On holomorphic \(L^2\) functions on coverings of strongly pseudoconvex manifolds (Q945584)

Gromov, Henkin, and Shubin proved that if \(M\) is a domain with smooth boundary in a complex manifold and \(M^{\prime}:=M_{G}\) is a regular covering of \(M\) with a transformation group \(G\), then the space of square integrable holomorphic functions on \(M_{G}\) is `big': its von Neumann \(G\)-dimension is infinity, and each point of \(bM_{G}\) is a local peak point (for that space) [see \textit{M.~Gromov, G.~Henkin} and \textit{M.~Shubin}, Geom. Funct. Anal. 8, No.~3, 552--585 (1998; Zbl 0926.32011)]. These authors then asked whether the compact group action is really necessary for the existence of many square integrable holomorphic functions.

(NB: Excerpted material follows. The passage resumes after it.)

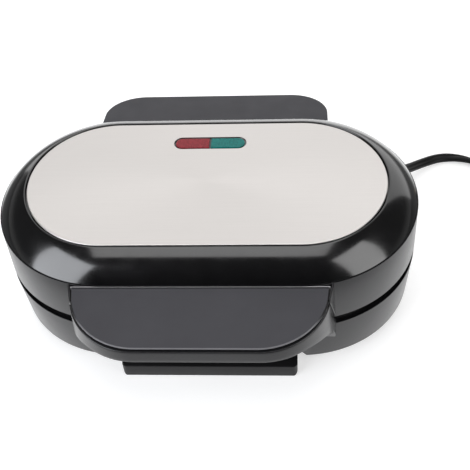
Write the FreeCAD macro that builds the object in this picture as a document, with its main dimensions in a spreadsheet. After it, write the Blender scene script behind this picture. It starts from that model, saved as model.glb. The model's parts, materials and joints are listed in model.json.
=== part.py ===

In the paper under review, the author answers this question for coverings of strictly pseudoconvex domains. He shows in particular that the regularity of \(M^{\prime}\) is irrelevant for the existence of many holomorphic \(L^{2}\)-functions. He also obtains an extension of the result of Gromov-Henkin-Shubin cited above. The author's methods are different from those of GHS; they are based on \(L^{2}\)-cohomology techniques and on geometric properties of \(M\).